**WORK INSTRUCTIONS**
Write out, precisely and in full, each line of the material.
***** EXCERPTED DATA *****
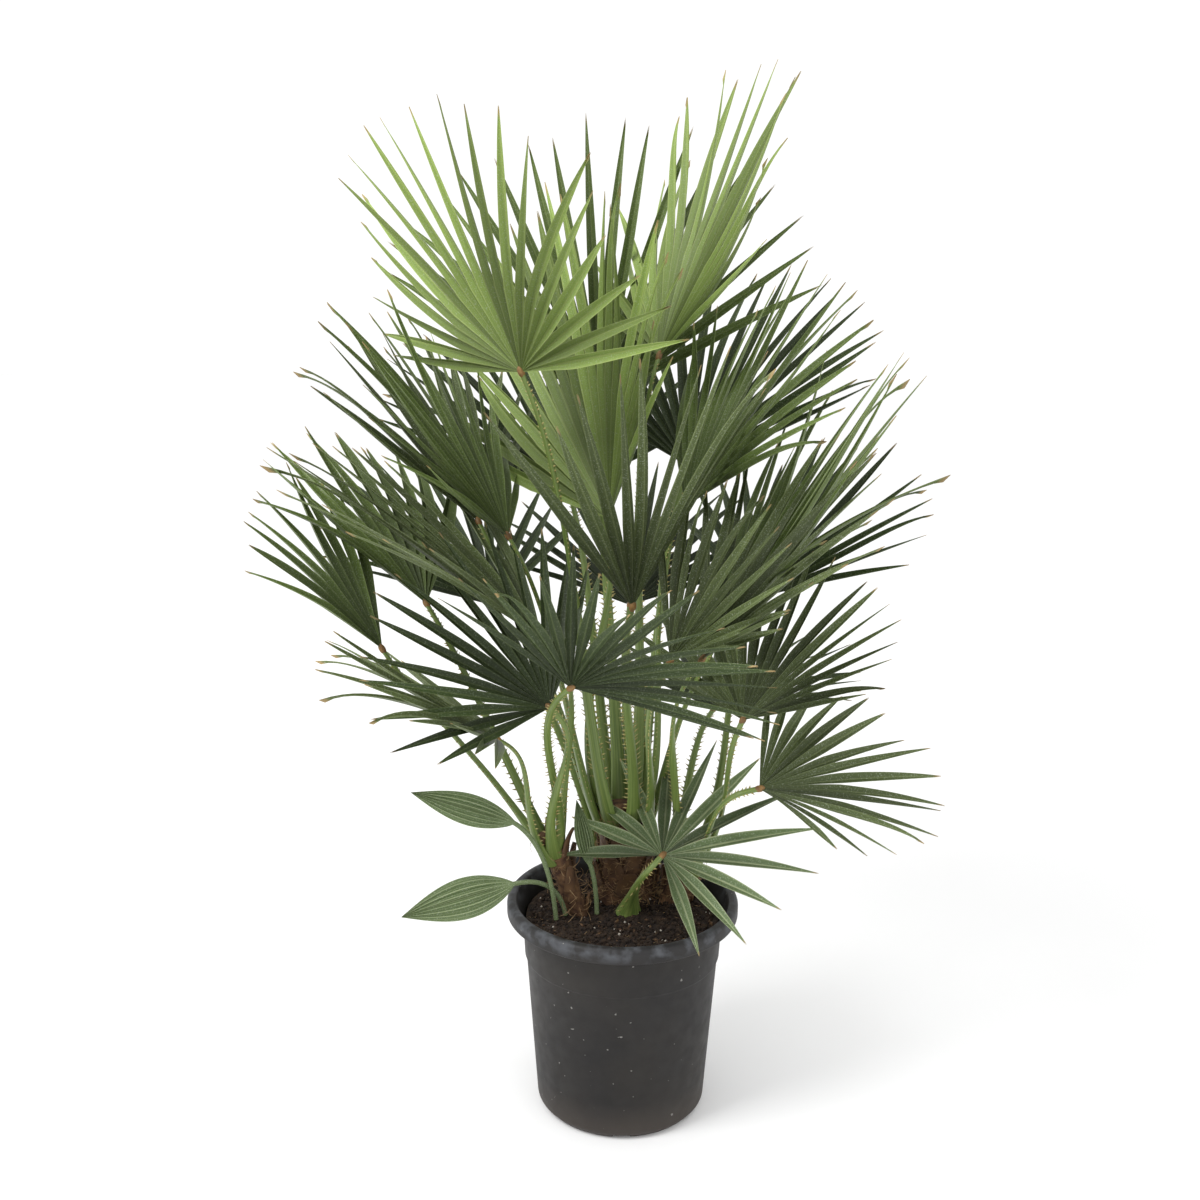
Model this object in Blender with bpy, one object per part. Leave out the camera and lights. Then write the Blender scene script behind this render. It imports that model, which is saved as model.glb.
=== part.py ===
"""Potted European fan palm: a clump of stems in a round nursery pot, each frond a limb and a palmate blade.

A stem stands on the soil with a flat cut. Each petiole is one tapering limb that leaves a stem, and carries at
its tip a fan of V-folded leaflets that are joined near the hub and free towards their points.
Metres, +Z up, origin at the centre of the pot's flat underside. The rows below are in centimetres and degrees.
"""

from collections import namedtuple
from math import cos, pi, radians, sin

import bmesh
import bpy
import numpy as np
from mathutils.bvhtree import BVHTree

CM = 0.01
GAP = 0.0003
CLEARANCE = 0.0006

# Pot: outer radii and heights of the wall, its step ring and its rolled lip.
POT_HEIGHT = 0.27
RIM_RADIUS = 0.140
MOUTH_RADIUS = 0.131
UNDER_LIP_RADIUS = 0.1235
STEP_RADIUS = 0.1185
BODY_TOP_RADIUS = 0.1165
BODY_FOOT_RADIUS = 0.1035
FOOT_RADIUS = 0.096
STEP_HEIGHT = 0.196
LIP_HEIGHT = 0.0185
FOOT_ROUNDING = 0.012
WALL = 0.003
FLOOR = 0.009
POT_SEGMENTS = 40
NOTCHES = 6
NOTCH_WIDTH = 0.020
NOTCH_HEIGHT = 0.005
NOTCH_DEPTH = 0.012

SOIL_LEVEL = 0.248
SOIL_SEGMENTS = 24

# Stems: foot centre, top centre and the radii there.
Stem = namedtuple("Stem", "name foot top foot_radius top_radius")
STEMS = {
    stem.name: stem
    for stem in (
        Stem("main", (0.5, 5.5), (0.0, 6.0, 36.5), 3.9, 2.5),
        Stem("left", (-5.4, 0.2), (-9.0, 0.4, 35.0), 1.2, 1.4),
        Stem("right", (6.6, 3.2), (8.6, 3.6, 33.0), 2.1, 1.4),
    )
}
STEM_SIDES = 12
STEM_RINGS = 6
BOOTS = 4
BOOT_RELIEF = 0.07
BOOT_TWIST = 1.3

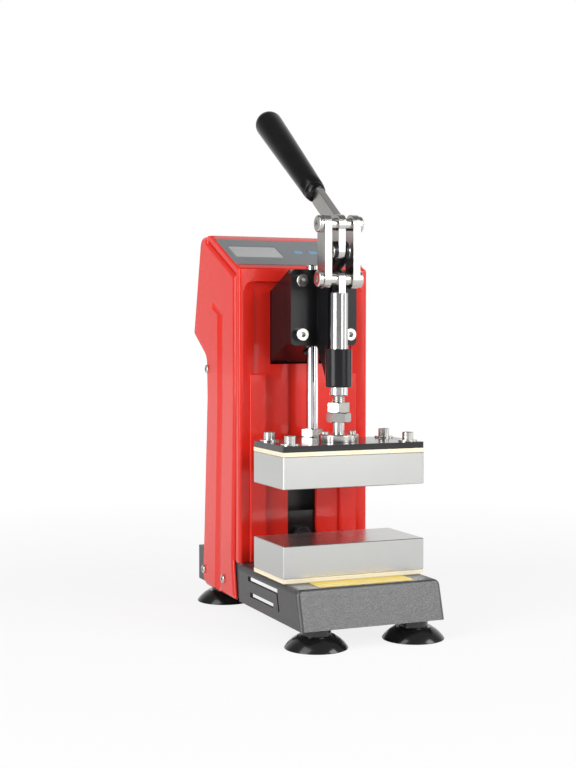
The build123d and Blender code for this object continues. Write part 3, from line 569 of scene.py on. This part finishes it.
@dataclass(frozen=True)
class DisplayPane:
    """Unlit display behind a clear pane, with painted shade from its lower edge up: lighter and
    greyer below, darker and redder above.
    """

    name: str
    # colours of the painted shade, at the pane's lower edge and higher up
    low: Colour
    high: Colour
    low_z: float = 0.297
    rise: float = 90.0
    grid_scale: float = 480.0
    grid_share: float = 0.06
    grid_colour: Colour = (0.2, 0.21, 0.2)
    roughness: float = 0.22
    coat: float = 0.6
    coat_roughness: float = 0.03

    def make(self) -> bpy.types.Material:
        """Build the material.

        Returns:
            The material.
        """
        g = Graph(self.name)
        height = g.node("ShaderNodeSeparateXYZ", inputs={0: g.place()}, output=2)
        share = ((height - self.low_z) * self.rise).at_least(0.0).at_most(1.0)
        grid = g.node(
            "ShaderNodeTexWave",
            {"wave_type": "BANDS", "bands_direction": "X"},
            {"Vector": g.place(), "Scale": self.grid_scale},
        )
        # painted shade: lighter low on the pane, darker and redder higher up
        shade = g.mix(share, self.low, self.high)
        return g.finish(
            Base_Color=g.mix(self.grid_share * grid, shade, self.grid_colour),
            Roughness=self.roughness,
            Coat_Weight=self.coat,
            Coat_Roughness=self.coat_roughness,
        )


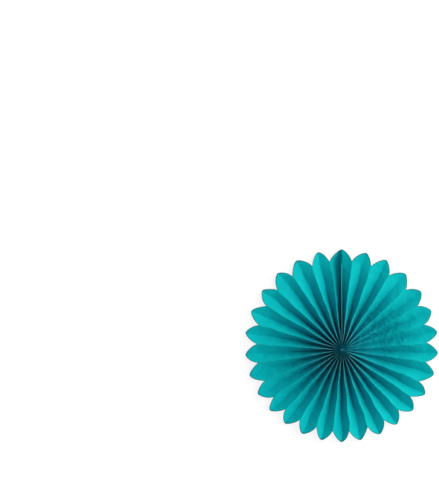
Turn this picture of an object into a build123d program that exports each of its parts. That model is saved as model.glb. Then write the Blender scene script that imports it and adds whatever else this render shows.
*****
**RIGHT ANSWER**
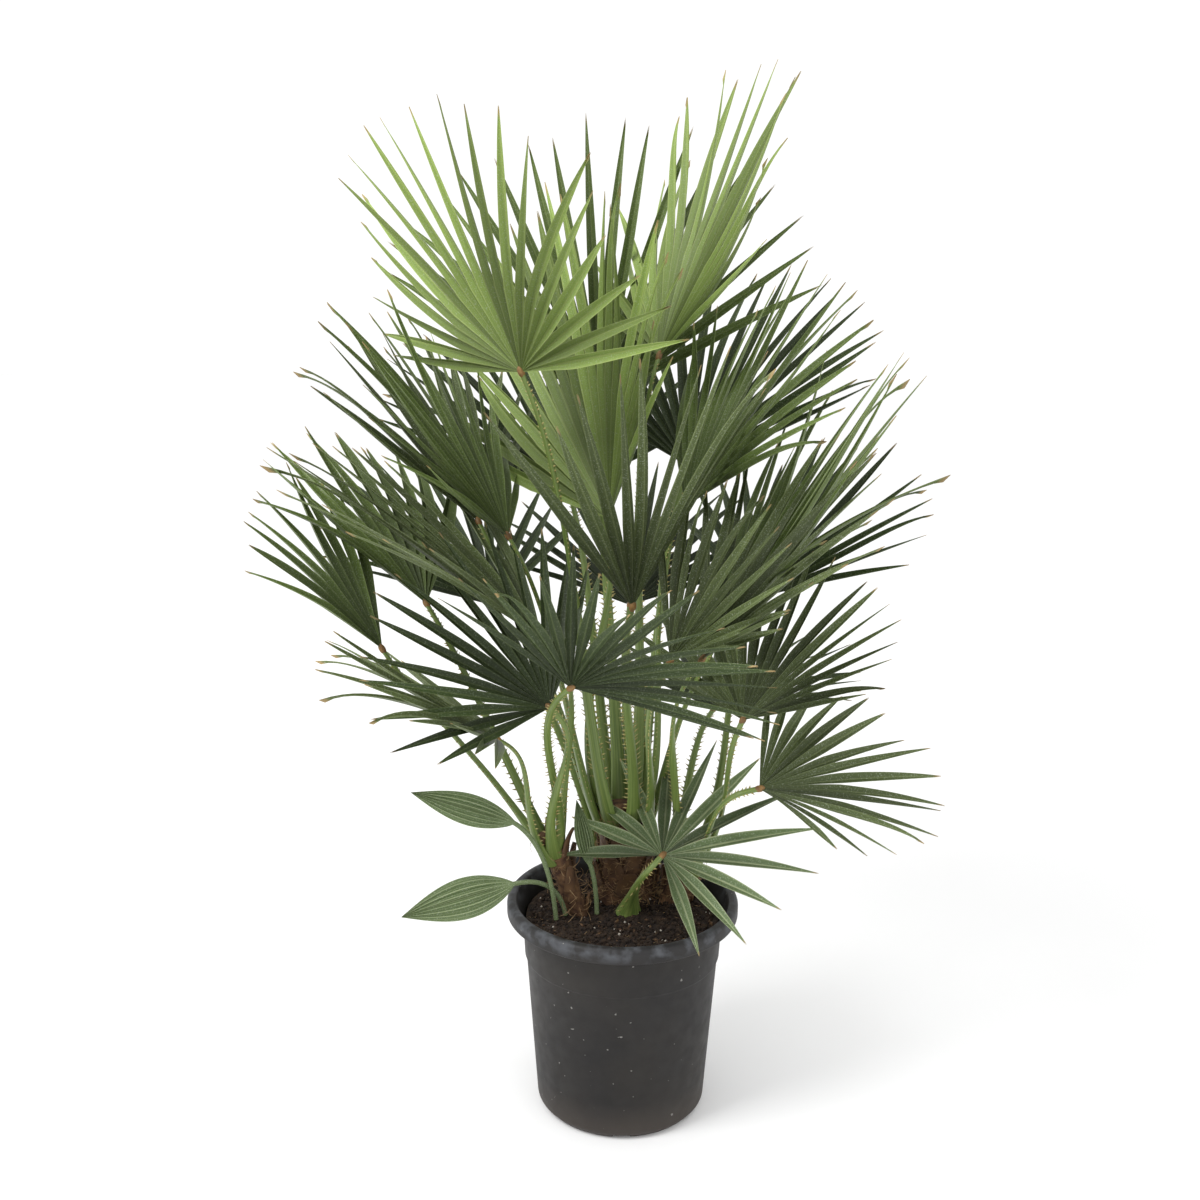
Model this object in Blender with bpy, one object per part. Leave out the camera and lights. Then write the Blender scene script behind this render. It imports that model, which is saved as model.glb.
=== part.py ===
"""Potted European fan palm: a clump of stems in a round nursery pot, each frond a limb and a palmate blade.

A stem stands on the soil with a flat cut. Each petiole is one tapering limb that leaves a stem, and carries at
its tip a fan of V-folded leaflets that are joined near the hub and free towards their points.
Metres, +Z up, origin at the centre of the pot's flat underside. The rows below are in centimetres and degrees.
"""

from collections import namedtuple
from math import cos, pi, radians, sin

import bmesh
import bpy
import numpy as np
from mathutils.bvhtree import BVHTree

CM = 0.01
GAP = 0.0003
CLEARANCE = 0.0006

# Pot: outer radii and heights of the wall, its step ring and its rolled lip.
POT_HEIGHT = 0.27
RIM_RADIUS = 0.140
MOUTH_RADIUS = 0.131
UNDER_LIP_RADIUS = 0.1235
STEP_RADIUS = 0.1185
BODY_TOP_RADIUS = 0.1165
BODY_FOOT_RADIUS = 0.1035
FOOT_RADIUS = 0.096
STEP_HEIGHT = 0.196
LIP_HEIGHT = 0.0185
FOOT_ROUNDING = 0.012
WALL = 0.003
FLOOR = 0.009
POT_SEGMENTS = 40
NOTCHES = 6
NOTCH_WIDTH = 0.020
NOTCH_HEIGHT = 0.005
NOTCH_DEPTH = 0.012

SOIL_LEVEL = 0.248
SOIL_SEGMENTS = 24

# Stems: foot centre, top centre and the radii there.
Stem = namedtuple("Stem", "name foot top foot_radius top_radius")
STEMS = {
    stem.name: stem
    for stem in (
        Stem("main", (0.5, 5.5), (0.0, 6.0, 36.5), 3.9, 2.5),
        Stem("left", (-5.4, 0.2), (-9.0, 0.4, 35.0), 1.2, 1.4),
        Stem("right", (6.6, 3.2), (8.6, 3.6, 33.0), 2.1, 1.4),
    )
}
STEM_SIDES = 12
STEM_RINGS = 6
BOOTS = 4
BOOT_RELIEF = 0.07
BOOT_TWIST = 1.3

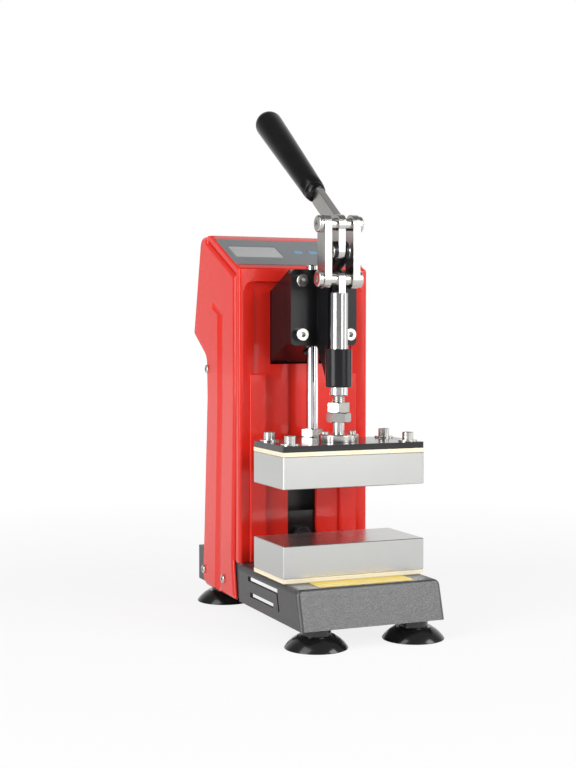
The build123d and Blender code for this object continues. Write part 3, from line 569 of scene.py on. This part finishes it.
@dataclass(frozen=True)
class DisplayPane:
    """Unlit display behind a clear pane, with painted shade from its lower edge up: lighter and
    greyer below, darker and redder above.
    """

    name: str
    # colours of the painted shade, at the pane's lower edge and higher up
    low: Colour
    high: Colour
    low_z: float = 0.297
    rise: float = 90.0
    grid_scale: float = 480.0
    grid_share: float = 0.06
    grid_colour: Colour = (0.2, 0.21, 0.2)
    roughness: float = 0.22
    coat: float = 0.6
    coat_roughness: float = 0.03

    def make(self) -> bpy.types.Material:
        """Build the material.

        Returns:
            The material.
        """
        g = Graph(self.name)
        height = g.node("ShaderNodeSeparateXYZ", inputs={0: g.place()}, output=2)
        share = ((height - self.low_z) * self.rise).at_least(0.0).at_most(1.0)
        grid = g.node(
            "ShaderNodeTexWave",
            {"wave_type": "BANDS", "bands_direction": "X"},
            {"Vector": g.place(), "Scale": self.grid_scale},
        )
        # painted shade: lighter low on the pane, darker and redder higher up
        shade = g.mix(share, self.low, self.high)
        return g.finish(
            Base_Color=g.mix(self.grid_share * grid, shade, self.grid_colour),
            Roughness=self.roughness,
            Coat_Weight=self.coat,
            Coat_Roughness=self.coat_roughness,
        )


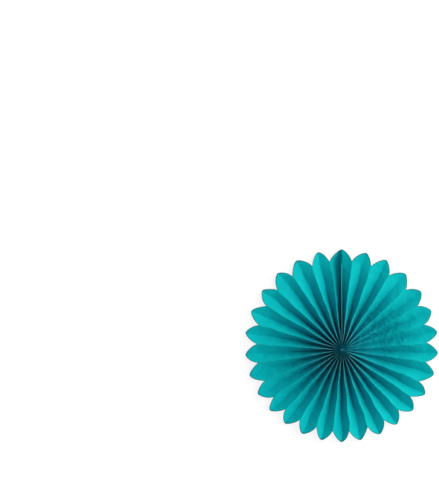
Turn this picture of an object into a build123d program that exports each of its parts. That model is saved as model.glb. Then write the Blender scene script that imports it and adds whatever else this render shows.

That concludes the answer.